■ **Problem statement**: Look through the material below and copy exactly the lines from the line with "base_front_wall();" to the line with "in imported if", those two lines included.
** start **
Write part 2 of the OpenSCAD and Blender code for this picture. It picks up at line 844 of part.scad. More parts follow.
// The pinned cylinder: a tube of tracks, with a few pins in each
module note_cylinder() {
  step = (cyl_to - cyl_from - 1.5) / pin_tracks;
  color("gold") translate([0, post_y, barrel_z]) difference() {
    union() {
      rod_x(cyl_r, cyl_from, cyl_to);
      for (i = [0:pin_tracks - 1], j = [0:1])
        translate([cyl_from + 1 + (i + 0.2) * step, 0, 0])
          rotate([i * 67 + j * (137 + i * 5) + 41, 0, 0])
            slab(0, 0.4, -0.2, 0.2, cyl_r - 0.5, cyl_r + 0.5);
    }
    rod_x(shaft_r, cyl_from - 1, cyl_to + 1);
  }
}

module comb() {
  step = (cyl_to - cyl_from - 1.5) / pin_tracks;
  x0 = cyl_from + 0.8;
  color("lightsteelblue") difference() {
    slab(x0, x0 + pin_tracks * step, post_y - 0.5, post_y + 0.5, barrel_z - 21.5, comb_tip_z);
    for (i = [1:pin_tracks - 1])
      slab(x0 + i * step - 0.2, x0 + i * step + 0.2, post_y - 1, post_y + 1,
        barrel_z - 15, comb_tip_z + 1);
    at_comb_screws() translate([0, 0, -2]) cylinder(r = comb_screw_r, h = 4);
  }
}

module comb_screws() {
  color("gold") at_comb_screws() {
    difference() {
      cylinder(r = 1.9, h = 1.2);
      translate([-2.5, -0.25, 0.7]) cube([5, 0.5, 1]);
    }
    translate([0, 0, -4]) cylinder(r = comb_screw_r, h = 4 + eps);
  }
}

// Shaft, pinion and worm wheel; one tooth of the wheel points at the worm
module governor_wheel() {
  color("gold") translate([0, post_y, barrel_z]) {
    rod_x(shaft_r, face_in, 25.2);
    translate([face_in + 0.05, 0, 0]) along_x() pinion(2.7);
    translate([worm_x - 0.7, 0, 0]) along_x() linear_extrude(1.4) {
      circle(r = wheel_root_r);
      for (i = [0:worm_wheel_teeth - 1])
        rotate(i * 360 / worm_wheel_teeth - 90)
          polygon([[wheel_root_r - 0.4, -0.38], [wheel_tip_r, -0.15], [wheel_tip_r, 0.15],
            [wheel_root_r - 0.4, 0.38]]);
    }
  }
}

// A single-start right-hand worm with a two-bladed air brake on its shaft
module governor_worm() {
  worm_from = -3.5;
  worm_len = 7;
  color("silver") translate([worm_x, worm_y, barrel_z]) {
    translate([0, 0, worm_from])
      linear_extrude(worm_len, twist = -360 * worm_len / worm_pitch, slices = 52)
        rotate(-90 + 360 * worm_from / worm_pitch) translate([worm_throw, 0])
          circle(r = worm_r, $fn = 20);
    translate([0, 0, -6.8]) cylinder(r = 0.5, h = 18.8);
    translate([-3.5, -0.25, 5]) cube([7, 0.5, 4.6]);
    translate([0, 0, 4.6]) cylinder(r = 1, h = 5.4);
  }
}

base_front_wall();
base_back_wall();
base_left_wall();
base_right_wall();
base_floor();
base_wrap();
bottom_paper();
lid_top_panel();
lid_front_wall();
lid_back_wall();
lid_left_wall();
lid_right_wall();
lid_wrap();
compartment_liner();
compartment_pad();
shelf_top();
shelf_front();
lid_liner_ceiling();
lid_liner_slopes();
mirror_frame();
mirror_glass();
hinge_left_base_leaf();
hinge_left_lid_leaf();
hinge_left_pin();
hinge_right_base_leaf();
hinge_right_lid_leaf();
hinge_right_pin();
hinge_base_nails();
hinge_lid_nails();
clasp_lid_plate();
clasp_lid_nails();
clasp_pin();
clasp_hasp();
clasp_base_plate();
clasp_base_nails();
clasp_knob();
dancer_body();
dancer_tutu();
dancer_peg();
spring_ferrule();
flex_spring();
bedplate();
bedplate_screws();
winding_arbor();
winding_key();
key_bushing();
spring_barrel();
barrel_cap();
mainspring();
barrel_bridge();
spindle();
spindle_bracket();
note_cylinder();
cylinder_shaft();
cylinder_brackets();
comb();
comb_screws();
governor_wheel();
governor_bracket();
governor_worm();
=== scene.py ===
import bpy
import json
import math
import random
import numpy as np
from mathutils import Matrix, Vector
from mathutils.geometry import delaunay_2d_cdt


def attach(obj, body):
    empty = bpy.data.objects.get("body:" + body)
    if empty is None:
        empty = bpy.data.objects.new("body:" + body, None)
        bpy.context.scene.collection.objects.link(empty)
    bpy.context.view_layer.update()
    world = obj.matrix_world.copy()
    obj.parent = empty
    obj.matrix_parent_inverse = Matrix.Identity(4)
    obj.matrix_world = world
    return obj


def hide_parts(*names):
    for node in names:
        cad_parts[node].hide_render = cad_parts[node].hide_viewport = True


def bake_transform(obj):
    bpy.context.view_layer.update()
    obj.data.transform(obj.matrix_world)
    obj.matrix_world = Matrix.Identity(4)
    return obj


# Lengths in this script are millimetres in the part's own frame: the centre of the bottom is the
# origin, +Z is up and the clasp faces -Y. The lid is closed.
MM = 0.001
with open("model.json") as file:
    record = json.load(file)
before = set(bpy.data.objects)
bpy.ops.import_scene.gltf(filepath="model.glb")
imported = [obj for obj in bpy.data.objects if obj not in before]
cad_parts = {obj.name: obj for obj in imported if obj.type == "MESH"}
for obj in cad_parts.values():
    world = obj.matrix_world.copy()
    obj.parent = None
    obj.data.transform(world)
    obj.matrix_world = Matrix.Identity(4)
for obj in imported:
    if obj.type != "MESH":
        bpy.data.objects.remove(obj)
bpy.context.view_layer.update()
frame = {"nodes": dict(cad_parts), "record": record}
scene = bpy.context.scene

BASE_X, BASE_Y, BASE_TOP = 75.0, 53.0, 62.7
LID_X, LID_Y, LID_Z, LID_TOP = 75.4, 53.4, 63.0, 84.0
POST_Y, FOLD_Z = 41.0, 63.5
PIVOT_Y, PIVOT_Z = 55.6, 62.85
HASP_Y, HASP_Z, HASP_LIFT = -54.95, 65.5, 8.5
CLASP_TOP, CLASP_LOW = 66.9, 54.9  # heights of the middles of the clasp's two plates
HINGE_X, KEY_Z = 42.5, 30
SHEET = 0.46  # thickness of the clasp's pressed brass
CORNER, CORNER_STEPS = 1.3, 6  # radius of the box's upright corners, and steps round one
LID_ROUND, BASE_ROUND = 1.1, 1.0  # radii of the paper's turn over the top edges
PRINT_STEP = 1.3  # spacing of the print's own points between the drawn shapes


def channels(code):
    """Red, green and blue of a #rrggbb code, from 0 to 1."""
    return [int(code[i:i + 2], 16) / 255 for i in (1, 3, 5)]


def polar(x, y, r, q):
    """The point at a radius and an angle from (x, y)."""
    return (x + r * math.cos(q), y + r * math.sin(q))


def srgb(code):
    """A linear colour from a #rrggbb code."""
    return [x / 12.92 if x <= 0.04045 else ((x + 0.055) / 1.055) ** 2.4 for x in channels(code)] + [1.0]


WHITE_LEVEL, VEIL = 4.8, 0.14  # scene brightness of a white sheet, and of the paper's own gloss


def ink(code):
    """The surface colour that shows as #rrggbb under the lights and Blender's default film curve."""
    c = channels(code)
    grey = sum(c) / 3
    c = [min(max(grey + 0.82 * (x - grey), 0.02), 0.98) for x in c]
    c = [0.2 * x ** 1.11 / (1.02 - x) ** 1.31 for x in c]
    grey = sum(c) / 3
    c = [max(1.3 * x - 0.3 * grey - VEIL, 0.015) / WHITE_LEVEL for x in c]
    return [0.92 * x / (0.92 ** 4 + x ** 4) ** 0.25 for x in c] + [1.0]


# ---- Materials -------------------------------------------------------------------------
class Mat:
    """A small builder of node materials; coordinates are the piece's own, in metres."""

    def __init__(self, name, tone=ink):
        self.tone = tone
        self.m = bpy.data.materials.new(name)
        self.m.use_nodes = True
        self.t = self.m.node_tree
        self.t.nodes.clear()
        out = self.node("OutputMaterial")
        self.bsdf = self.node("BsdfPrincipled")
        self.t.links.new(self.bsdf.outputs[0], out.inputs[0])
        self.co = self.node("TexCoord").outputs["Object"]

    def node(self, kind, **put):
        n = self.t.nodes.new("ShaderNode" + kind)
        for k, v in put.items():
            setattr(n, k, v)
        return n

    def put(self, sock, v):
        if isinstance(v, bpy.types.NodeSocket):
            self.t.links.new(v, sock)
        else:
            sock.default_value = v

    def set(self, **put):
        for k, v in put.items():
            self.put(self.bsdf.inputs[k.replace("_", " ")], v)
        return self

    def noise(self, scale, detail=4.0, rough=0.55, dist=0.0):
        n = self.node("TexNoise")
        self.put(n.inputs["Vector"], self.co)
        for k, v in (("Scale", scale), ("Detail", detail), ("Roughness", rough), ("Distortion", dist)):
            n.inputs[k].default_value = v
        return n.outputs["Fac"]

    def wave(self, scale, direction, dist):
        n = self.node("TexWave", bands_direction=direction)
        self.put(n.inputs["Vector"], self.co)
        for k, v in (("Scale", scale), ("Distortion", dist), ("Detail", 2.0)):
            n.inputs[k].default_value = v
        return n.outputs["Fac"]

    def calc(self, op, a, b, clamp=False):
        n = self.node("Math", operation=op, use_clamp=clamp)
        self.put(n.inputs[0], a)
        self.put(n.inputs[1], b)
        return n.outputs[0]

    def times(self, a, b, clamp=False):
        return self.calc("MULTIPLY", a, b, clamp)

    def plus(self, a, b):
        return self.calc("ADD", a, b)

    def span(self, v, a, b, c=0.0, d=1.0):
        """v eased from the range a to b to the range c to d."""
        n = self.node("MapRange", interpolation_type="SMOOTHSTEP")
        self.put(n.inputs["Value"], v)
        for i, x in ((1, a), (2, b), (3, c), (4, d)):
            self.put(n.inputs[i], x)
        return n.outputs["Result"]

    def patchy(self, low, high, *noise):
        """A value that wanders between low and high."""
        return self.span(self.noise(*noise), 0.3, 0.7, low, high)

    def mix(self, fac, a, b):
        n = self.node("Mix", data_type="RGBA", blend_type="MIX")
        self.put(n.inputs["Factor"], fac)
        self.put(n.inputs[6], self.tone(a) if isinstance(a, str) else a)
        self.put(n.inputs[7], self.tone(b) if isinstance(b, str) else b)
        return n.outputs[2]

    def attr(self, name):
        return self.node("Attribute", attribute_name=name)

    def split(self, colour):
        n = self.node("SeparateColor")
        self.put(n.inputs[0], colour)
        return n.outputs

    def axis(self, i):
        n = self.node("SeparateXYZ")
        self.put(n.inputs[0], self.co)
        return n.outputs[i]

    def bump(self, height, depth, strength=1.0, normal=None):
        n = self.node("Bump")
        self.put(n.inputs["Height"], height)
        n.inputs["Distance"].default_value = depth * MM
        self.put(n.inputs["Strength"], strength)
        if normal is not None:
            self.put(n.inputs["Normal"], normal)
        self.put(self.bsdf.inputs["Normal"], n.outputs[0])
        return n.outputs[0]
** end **
■ **Output of the exercise**:
base_front_wall();
base_back_wall();
base_left_wall();
base_right_wall();
base_floor();
base_wrap();
bottom_paper();
lid_top_panel();
lid_front_wall();
lid_back_wall();
lid_left_wall();
lid_right_wall();
lid_wrap();
compartment_liner();
compartment_pad();
shelf_top();
shelf_front();
lid_liner_ceiling();
lid_liner_slopes();
mirror_frame();
mirror_glass();
hinge_left_base_leaf();
hinge_left_lid_leaf();
hinge_left_pin();
hinge_right_base_leaf();
hinge_right_lid_leaf();
hinge_right_pin();
hinge_base_nails();
hinge_lid_nails();
clasp_lid_plate();
clasp_lid_nails();
clasp_pin();
clasp_hasp();
clasp_base_plate();
clasp_base_nails();
clasp_knob();
dancer_body();
dancer_tutu();
dancer_peg();
spring_ferrule();
flex_spring();
bedplate();
bedplate_screws();
winding_arbor();
winding_key();
key_bushing();
spring_barrel();
barrel_cap();
mainspring();
barrel_bridge();
spindle();
spindle_bracket();
note_cylinder();
cylinder_shaft();
cylinder_brackets();
comb();
comb_screws();
governor_wheel();
governor_bracket();
governor_worm();
=== scene.py ===
import bpy
import json
import math
import random
import numpy as np
from mathutils import Matrix, Vector
from mathutils.geometry import delaunay_2d_cdt


def attach(obj, body):
    empty = bpy.data.objects.get("body:" + body)
    if empty is None:
        empty = bpy.data.objects.new("body:" + body, None)
        bpy.context.scene.collection.objects.link(empty)
    bpy.context.view_layer.update()
    world = obj.matrix_world.copy()
    obj.parent = empty
    obj.matrix_parent_inverse = Matrix.Identity(4)
    obj.matrix_world = world
    return obj


def hide_parts(*names):
    for node in names:
        cad_parts[node].hide_render = cad_parts[node].hide_viewport = True


def bake_transform(obj):
    bpy.context.view_layer.update()
    obj.data.transform(obj.matrix_world)
    obj.matrix_world = Matrix.Identity(4)
    return obj


# Lengths in this script are millimetres in the part's own frame: the centre of the bottom is the
# origin, +Z is up and the clasp faces -Y. The lid is closed.
MM = 0.001
with open("model.json") as file:
    record = json.load(file)
before = set(bpy.data.objects)
bpy.ops.import_scene.gltf(filepath="model.glb")
imported = [obj for obj in bpy.data.objects if obj not in before]
cad_parts = {obj.name: obj for obj in imported if obj.type == "MESH"}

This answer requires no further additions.